3. I go over the goals for the day, posted on a "Task List" on one of my standing whiteboards.  This includes everything the students need to try to get done, reminders about anything that needs to be turned in, etc.  Then I let them loose to work.  I try to give them more freedom than my Algebra 1's and they generally do very well with it.
4.  The WSQing process for Math Analysis is a little less structured.  My expectations for them are that they discuss their summaries in their groups and get their question answered somehow.  Some days I may give them more specific directions (today I want you to have all your math vocabulary highlighted and/or defined; today I want you to develop one "perfect" summary from your group before you get started on the problems, today I want you to pick your groups "Hottest" question and post it on the whiteboard, etc).  Much of this is done on a more small group basis rather than as a whole class.
5. Students get to work on their Task List for the day.  This includes practice problems, concept quizzes, and videos.  Some students may need to watch or re-watch a video.  Some students just need to practice a few problems and then they are ready for the quiz.  Some students need to spend the whole period practicing the problems.  I have started to let them have more and more freedom to self-monitor and self-assess.  While I have a few students work ahead, most students are still on pace with the daily expectations.
6. I walk around and listen, probe, question, and correct while signing off their WSQ charts for the day.  If I feel the need to go over something as a whole class because I am noticing common misconceptions, or if I want to do a quick check of understanding and have every group solve a problem and show me the answer (like on a group whiteboard or something), that can happen.  It all depends on what I am seeing from the students.

Ways to "WSQ" in class:
1. Whole Class
  •  Pick a WSQ to put on the screen.  Read it as a class, discuss it as a class.  Ask questions about it and have students turn to their groups to answer, and then share out as a class.  "Score" it as a class.  Have students look at their own WSQs and give it a score as well.  Answer the question on the WSQ as a whole class (again, have small groups discuss it and then share out)
2. Small Group
  •  Choose one, two, three, or all four students to read their summaries out loud with group members looking on.   Group members stop the reader, question the reader, and add to what the reader is saying as they read through their summary.  Then, reader goes over their question and the group discusses it before an answer is written down.
  • Choose one student from each group to use as the base for a "perfect" summary.  The group members all look on to the one summary and break it down and tear it apart.  They cross things off, add sentences, clarify sentences, etc to make it a truly "perfect" summary of the lesson.  They are encouraged to look for places to include specific math vocabulary words in context.  Once the summary is perfect, group members look at all four questions and do the same thing - make the questions better by phrasing them more clearly, having math vocabulary in the question, and then making sure the answers are complete, detailed, and include proper explanations and vocabulary.
3. Individual
  • Students read thru their summary individually and critique it.  They look for ways to revise it and make it better.  This would best be done near the end of a period after they have had a chance to discuss the concept and probably would have more to add to their original summary.
  • Students read through their WSQ with me.  I provide the guidance, questioning, probing, and follow-up explanations that are needed to improve their summary and answer their question.

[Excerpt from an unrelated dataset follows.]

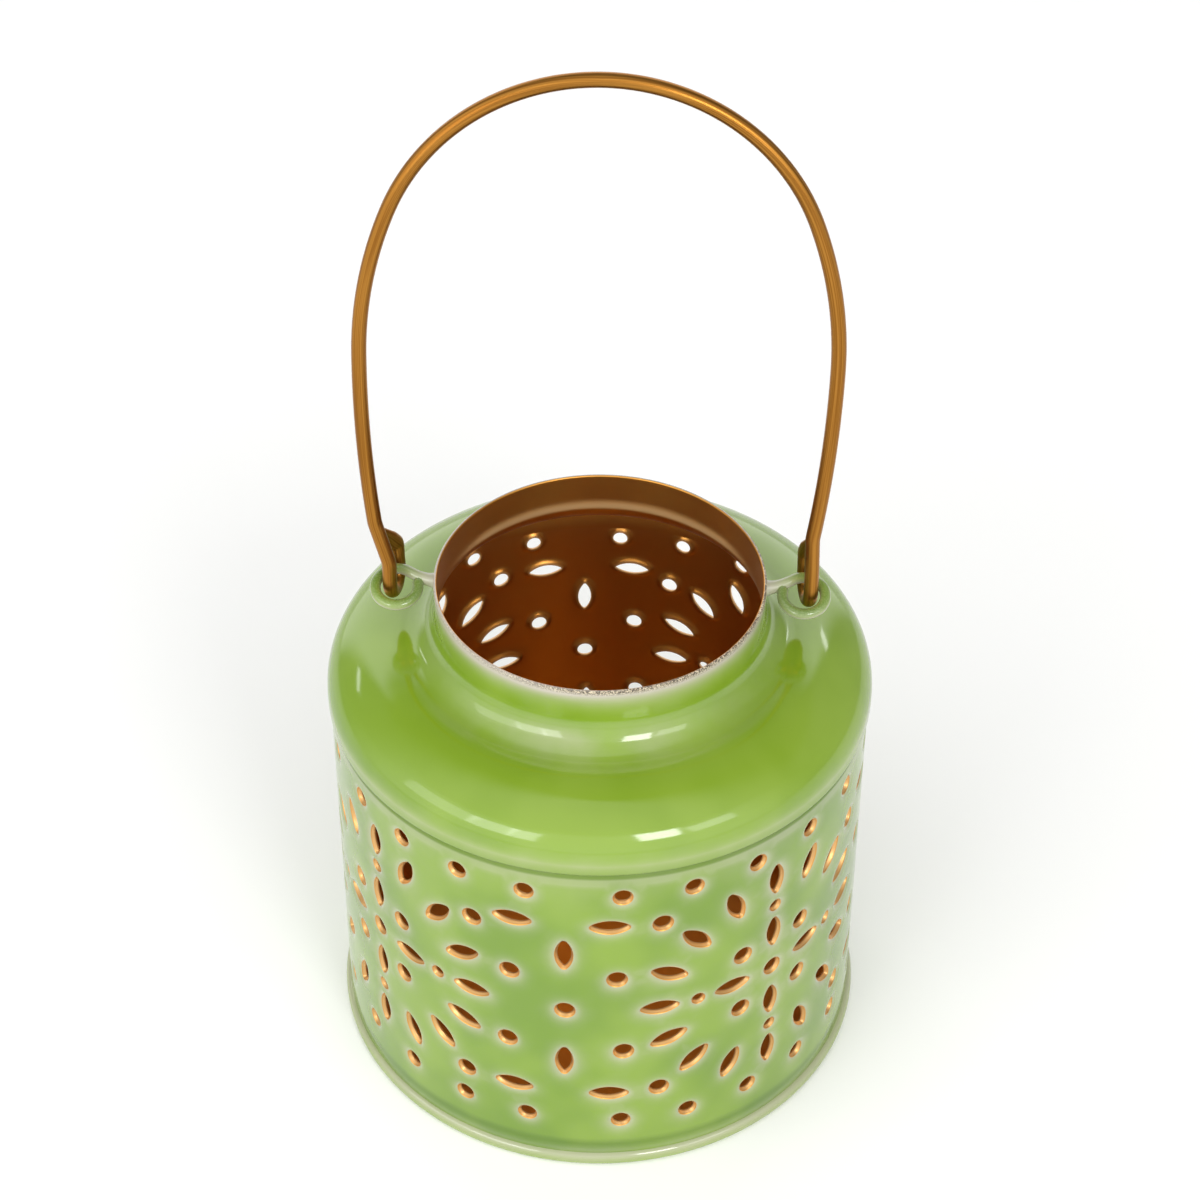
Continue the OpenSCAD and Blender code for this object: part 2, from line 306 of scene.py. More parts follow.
@dataclass(frozen=True)
class PaintedWire:
    """Gold paint over drawn steel wire.

    The eye sees a satin gold with faint streaks along the wire from the drawing die, and small dark
    scuffs where the paint has rubbed. The streaks' scale is one, because the UV map is stretched to them.
    """

    dark: str = "#8a5a22"
    light: str = "#aa7632"
    scuff: str = "#5a3a10"
    roughness: float = 0.34
    streak_mm: float = 0.45
    streak_run_mm: float = 45.0
    streaks: tuple = (1.0, 3.0, 0.5)
    streak_span: tuple = (0.36, 0.64)
    streak_depth_mm: float = 0.02
    scuffs: tuple = (1 / (5.0 * MM), 6.0, 0.75)
    scuff_span: tuple = (0.68, 0.74, 0.0, 0.7)

    def material(self) -> bpy.types.Material:
        """Builds the node material, whose streaks follow the piece's own UV map.

        Returns:
            The painted wire.
        """
        material = bpy.data.materials.new("gold_paint_on_drawn_wire")
        add = emptied(material)
        along_wire = add("UVMap", {"uv_map": WIRE_UV}, "UV")
        stretch = (1 / self.streak_run_mm, 1 / self.streak_mm, 1.0)
        streaked = add("Mapping", {"Vector": along_wire, "Scale": stretch}, "Vector")
        streaks, rubs = (
            add("TexNoise", dict(zip(NOISE, noise)) | {"Vector": place}, "Fac")
            for noise, place in (
                (self.streaks, streaked), (self.scuffs, add("TexCoord", {}, "Object")),
            )
        )
        light, rubbed = (
            add("MapRange", EASED | dict(zip(SPAN, span)) | {"Value": value}, "Result")
            for value, span in ((streaks, self.streak_span), (rubs, self.scuff_span))
        )
        color = add("MixRGB", {"Fac": light, "Color1": self.dark, "Color2": self.light}, "Color")
        bump = {"Strength": 1.0, "Distance": self.streak_depth_mm * MM, "Height": streaks}
        finish = {
            "Base Color": add("MixRGB", {"Fac": rubbed, "Color1": color, "Color2": self.scuff}, "Color"),
            "Metallic": 1.0,
            "Roughness": self.roughness,
            "Normal": add("Bump", bump, "Normal"),
        }
        add("OutputMaterial", {"Surface": add("BsdfPrincipled", finish, "BSDF")})
        return material


@dataclass(frozen=True)
class MattPaper:
    """Matt white paper under the lantern: a plain pale floor with no gloss."""

    color: str = "#fdfdfc"
    roughness: float = 0.95
    gloss: float = 0.1

    def material(self) -> bpy.types.Material:
        """Builds the node material.

        Returns:
            The paper.
        """
        material = bpy.data.materials.new("matt_white_paper")
        add = emptied(material)
        finish = {"Base Color": self.color, "Roughness": self.roughness, "Specular IOR Level": self.gloss}
        add("OutputMaterial", {"Surface": add("BsdfPrincipled", finish, "BSDF")})
        return material


@dataclass(frozen=True)
class Finishes:
    """The materials that the pieces share."""

    enamel: bpy.types.Material
    paint: bpy.types.Material
    wire: bpy.types.Material


def cos_sin(turn: float) -> tuple[float, float]:
    """The cosine and the sine of a turn in degrees."""
    return math.cos(math.radians(turn)), math.sin(math.radians(turn))


def part_of(value: np.ndarray, whole: float) -> np.ndarray:
    """The value over the whole, held between nought and one."""
    return np.clip(value / whole, 0, 1)


def nearness(distance: np.ndarray, reach: float) -> np.ndarray:
    """One less the distance over the reach, held between nought and one."""
    return np.clip(1 - distance / reach, 0, 1)


def bell(value: np.ndarray, middle: float, width: float, top: float) -> np.ndarray:
    """The top times the exponential of minus the squared distance from the middle over the width."""
    return top * np.exp(-(((value - middle) / width) ** 2))


def valley(value: np.ndarray, middle: float, slope: float, least: float) -> np.ndarray:
    """The slope times the distance from the middle, and the least added to it."""
    return slope * np.abs(value - middle) + least


def polar(radius: np.ndarray | float, turn: np.ndarray | float) -> np.ndarray:
    """Points on a circle: radius times the cosine and the sine of the turn in degrees."""
    angle = np.radians(turn)
    return np.stack([radius * np.cos(angle), radius * np.sin(angle)], axis=-1)


def arc(centre: tuple[float, float], radius: float, start: float, end: float, steps: int) -> np.ndarray:
    """The centre plus the radius along each of the turns from the start to the end, evenly spaced."""
    return np.array(centre) + polar(radius, np.linspace(start, end, steps + 1))


def run(across: np.ndarray | float, up: np.ndarray | float) -> np.ndarray:
    """Rows of two values, where a single number stands for all the rows."""
    return np.stack(np.broadcast_arrays(across, up), axis=-1)


def along(path: np.ndarray) -> np.ndarray:
    """Distance of each point of a path from its start: the running sum of its steps' lengths."""
    return np.concatenate([[0.0], np.cumsum(np.linalg.norm(np.diff(path, axis=0), axis=1))])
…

WSQ samples from today's class.  Here are the "perfect summaries" two of my Algebra 1 classes came up with.  Notice the things crossed out, added, and highlighted.  Students discuss and work together through this exercise.  Then, they answer each other's questions.  My Algebra 1's are still struggling with coming up with good questions, but they get better once I probe them. You can click on the image to see it better to actually read what they wrote.
This answer needs much more detail that we would discuss together in class... What would a 3x3 look like?  Would the same patterns we saw in  a 2x2 and 2x3 still exist?  What were those patterns?
Same probing questions as the previous WSQ... what would it look like?  What patterns would exist?

This question required a conversation about the patterns that exist when combining like terms and what we call them (diagonals), because you can see their first answer was not correct.

This was a great extension question to the box method - what to do when we are multiplying three sets of binomials together?  I was able to draw out and explain what would happen.

Again, another example of a Q/A that needed to be discussed and probed further in class - okay, so what do you think would be the same about it?

Answer: "Depends on the degrees"... okay, so what would it depend on exactly? Can you show me an example of something you could combine and something you couldn't combine?